** START **

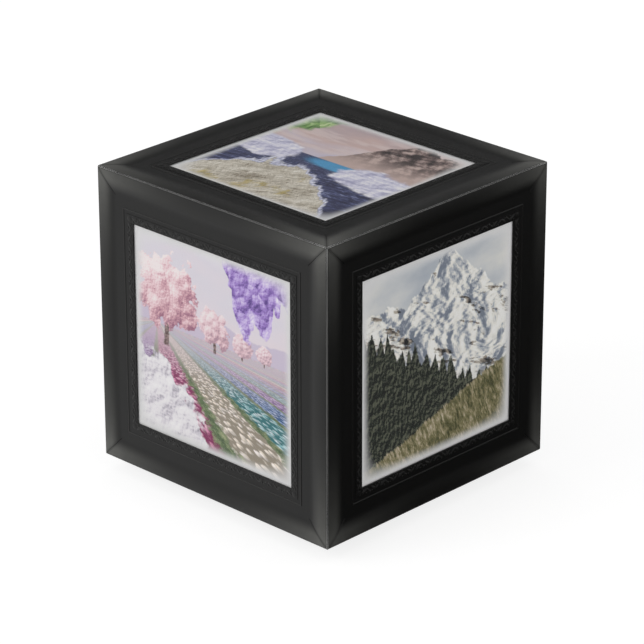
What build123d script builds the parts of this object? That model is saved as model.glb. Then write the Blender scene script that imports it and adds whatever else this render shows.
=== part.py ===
from build123d import *
import math
import os

# A rotating photo cube: five moulded picture frames pushed onto a hollow core, with a clear
# window, a print and a backing board in each frame, and a bottom panel that turns on a low
# round foot by way of a thrust ball race. All sizes are in millimetres. The origin is on the
# table under the centre of the foot, +Z is up, the front face looks along -Y.

# Print that each face takes, and how the frame holds it
print_side = 82.55       # three and a quarter inch print
print_thickness = 0.25
print_play = 0.2         # between the print and each side of the rebate
window_thickness = 0.3
lip_cover = 2.075        # how far the frame's lip covers the print along each edge
lip_thickness = 0.5      # lip that the window bears on
board_thickness = 3.5    # backing board, flush with the back of the frame
notch_radius = 8.0       # finger notch in the backing board

# Cube edges
mitre_gap = 0.12         # between two frames where they meet along a cube edge
edge_flat = 0.12         # set-back of the small flat along every cube edge

# Moulding of a face frame, read across the rail from the cube edge inwards
bead_width = 7.6         # outer round, measured from the cube edge
bead_crown = 0.4         # rise of that round over its own chord
bead_fall = 0.15         # inner end of the round below its outer end
cove_width = 1.1         # hollow between the round and the field
cove_hollow = 0.05       # how far that hollow sags under its chord
field_drop = 0.3         # flat field below the plane of the cube edges
field_width = 4.05
fillet_width = 0.6       # thin raised line
fillet_height = 0.2
groove_width = 1.35
band_width = 3.25        # band under the bead ornament, up to the sight edge
band_drop = 0.1          # that band below the plane of the cube edges
sight_bevel = 0.15       # bevel round the sight opening
mitre_line_width = 0.25  # scored line down each mitre of the moulding
mitre_line_depth = 0.25
mitre_line_run = 0.9     # how far that line runs out over the field
cut_overrun = 1.0        # how far every cutting shape runs past what it cuts

# Pins pressed into the back of each frame, and their push-fit sockets in the core
pin_diameter = 3.2
pin_reach = 5.0          # how far a pin stands out of the back of its frame
pin_seat = 2.5           # how deep it sits in the frame
pin_seat_play = 0.03     # radial
pin_tip = 0.6            # taper at the end of a pin
pin_inset = 11.0         # pin axis from the cube edge
pin_row_near = 18.0      # pins above and below the face's middle, on the right rail
pin_row_far = 28.0       # the same on the left rail, so that pins of two faces never cross
socket_play = 0.1        # radial
socket_room = 0.5        # past the end of a pin
socket_floor = 1.2       # material past the end of a socket
socket_boss_wall = 1.7

# Core
core_wall = 3.0
corner_fillet = 1.0      # inside corners of the core

# Low foot that the cube turns on
foot_plate_floor = 2.5
foot_rim_wall = 4.7      # ring on the plate's edge, round the lower race
foot_plate_chamfer = 0.8
pad_diameter = 9.0
pad_height = 1.5
pad_recess = 0.5         # how deep a rubber pad sits in the foot plate
pad_inset = 9.0          # pad axis from the edge of the foot plate
pad_count = 4
pad_play = 0.1
running_gap = 0.5        # between the foot plate and what turns over it
hub_diameter = 20.0      # raised middle of the foot plate

# Thrust ball race
ball_diameter = 4.0
ball_count = 12
ball_circle = 60.0
ball_play = 0.1          # radial room of a ball in its groove
race_sheet = 1.0         # thickness of the pressed races
race_gap = 1.8           # between the flats of the two races
race_edge = 0.9          # sheet left between a screw head and the edge of a race
race_play = 0.3          # between a race and the wall round it
upper_race_recess = 1.3  # how deep the upper race sits in the bottom panel
groove_play = 0.15       # between a race's groove and the plastic under it
cage_width = 6.0
cage_thickness = 0.8
cage_play = 0.12         # radial room of a ball in the cage
cage_clearance = 0.3     # between the cage and the screw heads beside it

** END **

§ **AIM**:
Copy out the whole listing exactly.

§ **FINISHED ANSWER**:
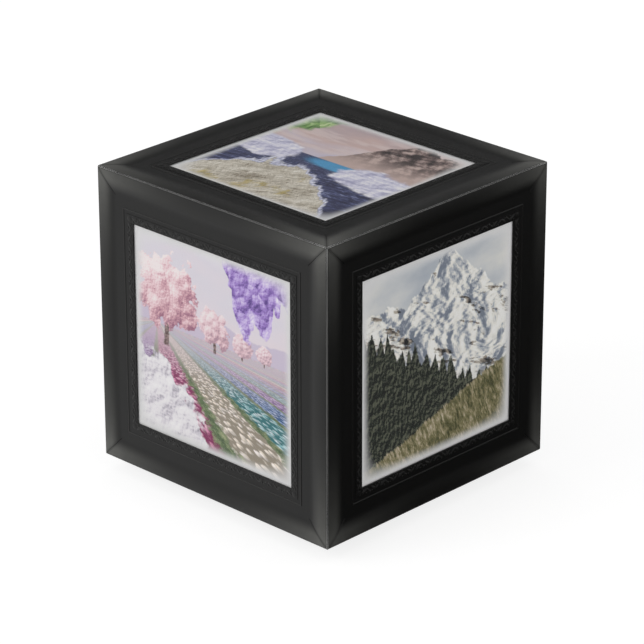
What build123d script builds the parts of this object? That model is saved as model.glb. Then write the Blender scene script that imports it and adds whatever else this render shows.
=== part.py ===
from build123d import *
import math
import os

# A rotating photo cube: five moulded picture frames pushed onto a hollow core, with a clear
# window, a print and a backing board in each frame, and a bottom panel that turns on a low
# round foot by way of a thrust ball race. All sizes are in millimetres. The origin is on the
# table under the centre of the foot, +Z is up, the front face looks along -Y.

# Print that each face takes, and how the frame holds it
print_side = 82.55       # three and a quarter inch print
print_thickness = 0.25
print_play = 0.2         # between the print and each side of the rebate
window_thickness = 0.3
lip_cover = 2.075        # how far the frame's lip covers the print along each edge
lip_thickness = 0.5      # lip that the window bears on
board_thickness = 3.5    # backing board, flush with the back of the frame
notch_radius = 8.0       # finger notch in the backing board

# Cube edges
mitre_gap = 0.12         # between two frames where they meet along a cube edge
edge_flat = 0.12         # set-back of the small flat along every cube edge

# Moulding of a face frame, read across the rail from the cube edge inwards
bead_width = 7.6         # outer round, measured from the cube edge
bead_crown = 0.4         # rise of that round over its own chord
bead_fall = 0.15         # inner end of the round below its outer end
cove_width = 1.1         # hollow between the round and the field
cove_hollow = 0.05       # how far that hollow sags under its chord
field_drop = 0.3         # flat field below the plane of the cube edges
field_width = 4.05
fillet_width = 0.6       # thin raised line
fillet_height = 0.2
groove_width = 1.35
band_width = 3.25        # band under the bead ornament, up to the sight edge
band_drop = 0.1          # that band below the plane of the cube edges
sight_bevel = 0.15       # bevel round the sight opening
mitre_line_width = 0.25  # scored line down each mitre of the moulding
mitre_line_depth = 0.25
mitre_line_run = 0.9     # how far that line runs out over the field
cut_overrun = 1.0        # how far every cutting shape runs past what it cuts

# Pins pressed into the back of each frame, and their push-fit sockets in the core
pin_diameter = 3.2
pin_reach = 5.0          # how far a pin stands out of the back of its frame
pin_seat = 2.5           # how deep it sits in the frame
pin_seat_play = 0.03     # radial
pin_tip = 0.6            # taper at the end of a pin
pin_inset = 11.0         # pin axis from the cube edge
pin_row_near = 18.0      # pins above and below the face's middle, on the right rail
pin_row_far = 28.0       # the same on the left rail, so that pins of two faces never cross
socket_play = 0.1        # radial
socket_room = 0.5        # past the end of a pin
socket_floor = 1.2       # material past the end of a socket
socket_boss_wall = 1.7

# Core
core_wall = 3.0
corner_fillet = 1.0      # inside corners of the core

# Low foot that the cube turns on
foot_plate_floor = 2.5
foot_rim_wall = 4.7      # ring on the plate's edge, round the lower race
foot_plate_chamfer = 0.8
pad_diameter = 9.0
pad_height = 1.5
pad_recess = 0.5         # how deep a rubber pad sits in the foot plate
pad_inset = 9.0          # pad axis from the edge of the foot plate
pad_count = 4
pad_play = 0.1
running_gap = 0.5        # between the foot plate and what turns over it
hub_diameter = 20.0      # raised middle of the foot plate

# Thrust ball race
ball_diameter = 4.0
ball_count = 12
ball_circle = 60.0
ball_play = 0.1          # radial room of a ball in its groove
race_sheet = 1.0         # thickness of the pressed races
race_gap = 1.8           # between the flats of the two races
race_edge = 0.9          # sheet left between a screw head and the edge of a race
race_play = 0.3          # between a race and the wall round it
upper_race_recess = 1.3  # how deep the upper race sits in the bottom panel
groove_play = 0.15       # between a race's groove and the plastic under it
cage_width = 6.0
cage_thickness = 0.8
cage_play = 0.12         # radial room of a ball in the cage
cage_clearance = 0.3     # between the cage and the screw heads beside it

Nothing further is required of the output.